Secondly, avoid becoming the center of attention – that role should be left to the candidates. So rather than try to impress the audience or your peers with clever questions, try to enable the candidates to focus on the issues.
Much has been made about the degree style and personality were the key takeaways from the last debate, but that was in large part a consequence of the ways in which the debate was handled. By focusing on the issues, the style and personalities of the candidates will inevitably come through, but they will not be the only value of the debate.
CNN and GOP Need to Do Their Arithmetic
Those complaining about the way CNN is selecting candidates for the main event of the second GOP debate have a very good point. I’ve written before about the mistakes being made by Fox News in trying to conduct a live broadcast of a 17 person debate, but given that CNN is set to continue the same mistakes with two groups, the selection of those for the main event takes on even more importance for this second debate. CNN’s plans promise to compound the problems encountered by Fox. No lessons learned.

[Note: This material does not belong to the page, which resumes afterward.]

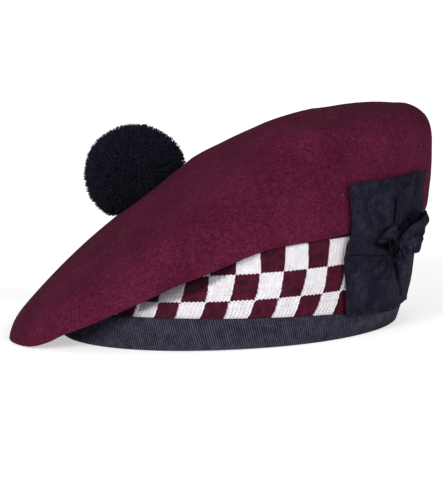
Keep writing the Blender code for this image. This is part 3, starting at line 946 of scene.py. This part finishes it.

The complaint is that all the polls before (4 polls) and after (2 polls) the first Fox debate are simply averaged to determine the 10 leaders. This is biased against any change in the status of candidates. At minimum, the 4 polls before and the 2 polls after the first debate should be averaged to see who moves up and who moves down.
CNN falls back on the rules for an excuse to ignore this problem, but the rules they have drawn up with the GOP are blindingly biased. Please do the arithmetic and exercise some common sense.